Despite these changes, access to post-primary education through Irish will continue to be limited.

“The shortfall can only be addressed by the Department of Education sanctioning new Irish-medium post-primary schools,” says Ní Ghréacháin.

The policy change has attracted some criticism from the English-language sector, with patron body Educate Together saying that under the new arrangements it would not apply to run two schools due to be established next year.

Parents and language groups concerned by what they see as a fragmented approach to Irish-medium education are calling on the department to adopt a dedicated policy that would help co-ordinate the provision of Irish-language education from pre-school to third-level.

A recent dispute at Coláiste Lú, an Irish-medium unit or aonad at the larger English-medium host school Coláiste Cú Chulainn in Dundalk, highlighted the issue.

A number of aonaid have been established at larger English-language schools in recent years where the department has determined it is not feasible to establish a stand-alone post-primary school but where demand exists for some Irish-medium provision.

Critics claim that the aonad model is unsustainable as it leaves the unit at the mercy of the host school which may or may not align the needs and interests of the Irish-language unit along with its own.

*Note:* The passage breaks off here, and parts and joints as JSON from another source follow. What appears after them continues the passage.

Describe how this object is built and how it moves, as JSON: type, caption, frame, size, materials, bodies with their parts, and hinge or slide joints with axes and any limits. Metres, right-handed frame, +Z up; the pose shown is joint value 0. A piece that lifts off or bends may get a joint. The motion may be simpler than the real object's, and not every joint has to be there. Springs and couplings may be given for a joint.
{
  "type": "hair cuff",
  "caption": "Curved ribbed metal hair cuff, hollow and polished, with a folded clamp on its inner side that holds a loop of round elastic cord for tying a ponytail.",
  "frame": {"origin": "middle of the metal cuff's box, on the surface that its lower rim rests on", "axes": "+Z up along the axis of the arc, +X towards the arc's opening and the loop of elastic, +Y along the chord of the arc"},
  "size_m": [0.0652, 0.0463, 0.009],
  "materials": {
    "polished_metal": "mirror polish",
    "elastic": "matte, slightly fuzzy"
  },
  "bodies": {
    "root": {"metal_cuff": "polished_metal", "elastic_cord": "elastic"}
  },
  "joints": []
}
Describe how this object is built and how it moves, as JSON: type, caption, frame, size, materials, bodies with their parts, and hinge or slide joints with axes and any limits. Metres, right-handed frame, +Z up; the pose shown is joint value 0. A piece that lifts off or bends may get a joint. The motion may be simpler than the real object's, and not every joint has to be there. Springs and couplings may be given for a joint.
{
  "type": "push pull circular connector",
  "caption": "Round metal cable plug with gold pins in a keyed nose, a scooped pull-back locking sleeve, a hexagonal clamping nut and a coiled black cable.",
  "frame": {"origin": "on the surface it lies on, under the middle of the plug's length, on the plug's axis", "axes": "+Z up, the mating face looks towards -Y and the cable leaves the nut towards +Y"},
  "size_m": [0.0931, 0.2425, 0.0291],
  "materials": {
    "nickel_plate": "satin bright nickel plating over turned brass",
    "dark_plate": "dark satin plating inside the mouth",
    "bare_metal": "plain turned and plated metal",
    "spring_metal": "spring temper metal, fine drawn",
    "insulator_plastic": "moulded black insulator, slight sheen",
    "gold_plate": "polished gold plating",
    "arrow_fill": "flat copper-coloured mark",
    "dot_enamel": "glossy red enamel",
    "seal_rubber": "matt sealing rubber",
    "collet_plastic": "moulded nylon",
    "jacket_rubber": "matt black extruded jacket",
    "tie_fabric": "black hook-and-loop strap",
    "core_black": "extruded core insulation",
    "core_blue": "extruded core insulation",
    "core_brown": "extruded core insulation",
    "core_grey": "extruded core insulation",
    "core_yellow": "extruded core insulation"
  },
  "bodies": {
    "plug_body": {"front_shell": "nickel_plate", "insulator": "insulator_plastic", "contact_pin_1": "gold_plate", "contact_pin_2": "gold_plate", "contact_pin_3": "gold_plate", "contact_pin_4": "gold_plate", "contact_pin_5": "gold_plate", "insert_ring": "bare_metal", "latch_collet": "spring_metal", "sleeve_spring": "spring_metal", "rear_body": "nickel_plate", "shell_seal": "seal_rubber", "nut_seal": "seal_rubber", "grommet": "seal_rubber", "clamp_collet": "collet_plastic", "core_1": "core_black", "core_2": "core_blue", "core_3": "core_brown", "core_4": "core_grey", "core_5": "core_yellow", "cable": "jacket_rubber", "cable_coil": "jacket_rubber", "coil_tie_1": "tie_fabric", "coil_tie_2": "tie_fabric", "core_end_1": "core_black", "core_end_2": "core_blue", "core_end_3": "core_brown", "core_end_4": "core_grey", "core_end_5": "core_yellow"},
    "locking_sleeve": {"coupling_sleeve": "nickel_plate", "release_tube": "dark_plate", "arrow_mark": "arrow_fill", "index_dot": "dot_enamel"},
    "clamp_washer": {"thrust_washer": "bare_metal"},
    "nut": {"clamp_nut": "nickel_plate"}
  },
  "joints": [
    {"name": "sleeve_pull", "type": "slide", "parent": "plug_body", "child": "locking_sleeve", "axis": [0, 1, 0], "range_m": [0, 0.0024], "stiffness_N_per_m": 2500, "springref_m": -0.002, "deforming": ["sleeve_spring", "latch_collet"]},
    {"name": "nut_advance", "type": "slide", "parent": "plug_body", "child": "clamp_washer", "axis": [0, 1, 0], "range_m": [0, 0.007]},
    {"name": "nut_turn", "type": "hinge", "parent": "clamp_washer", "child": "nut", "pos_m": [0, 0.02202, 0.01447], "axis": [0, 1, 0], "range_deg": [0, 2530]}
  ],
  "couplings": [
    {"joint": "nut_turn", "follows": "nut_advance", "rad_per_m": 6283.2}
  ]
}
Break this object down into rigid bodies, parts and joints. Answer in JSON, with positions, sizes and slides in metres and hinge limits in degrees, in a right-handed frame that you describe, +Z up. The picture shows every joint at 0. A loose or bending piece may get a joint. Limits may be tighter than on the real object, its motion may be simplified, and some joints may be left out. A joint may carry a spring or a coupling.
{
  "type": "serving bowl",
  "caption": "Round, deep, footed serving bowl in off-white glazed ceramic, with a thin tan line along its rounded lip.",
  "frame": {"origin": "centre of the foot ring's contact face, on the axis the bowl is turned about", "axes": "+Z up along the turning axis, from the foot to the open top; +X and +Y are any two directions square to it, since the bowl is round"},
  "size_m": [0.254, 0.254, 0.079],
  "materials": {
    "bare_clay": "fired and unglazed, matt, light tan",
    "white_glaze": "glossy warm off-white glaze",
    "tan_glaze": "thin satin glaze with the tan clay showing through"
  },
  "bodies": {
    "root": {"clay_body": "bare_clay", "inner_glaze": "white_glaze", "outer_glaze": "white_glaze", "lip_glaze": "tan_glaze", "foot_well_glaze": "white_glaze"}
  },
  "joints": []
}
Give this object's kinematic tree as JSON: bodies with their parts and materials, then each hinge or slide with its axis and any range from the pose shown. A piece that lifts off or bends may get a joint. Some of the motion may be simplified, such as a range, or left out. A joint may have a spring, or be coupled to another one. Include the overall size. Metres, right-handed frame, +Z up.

“We are currently awaiting the announcement as to whether parental preference for Irish-medium post-primary education, by way of a standalone independent school, as opposed to an Irish-medium unit in an English-medium host school has been taken seriously into account,” says Ní Ghréacháin.

“Only by increasing the number of Irish-medium post-primary schools can we expect more pupils to have the opportunity to enjoy the benefits of an immersion education,” she says.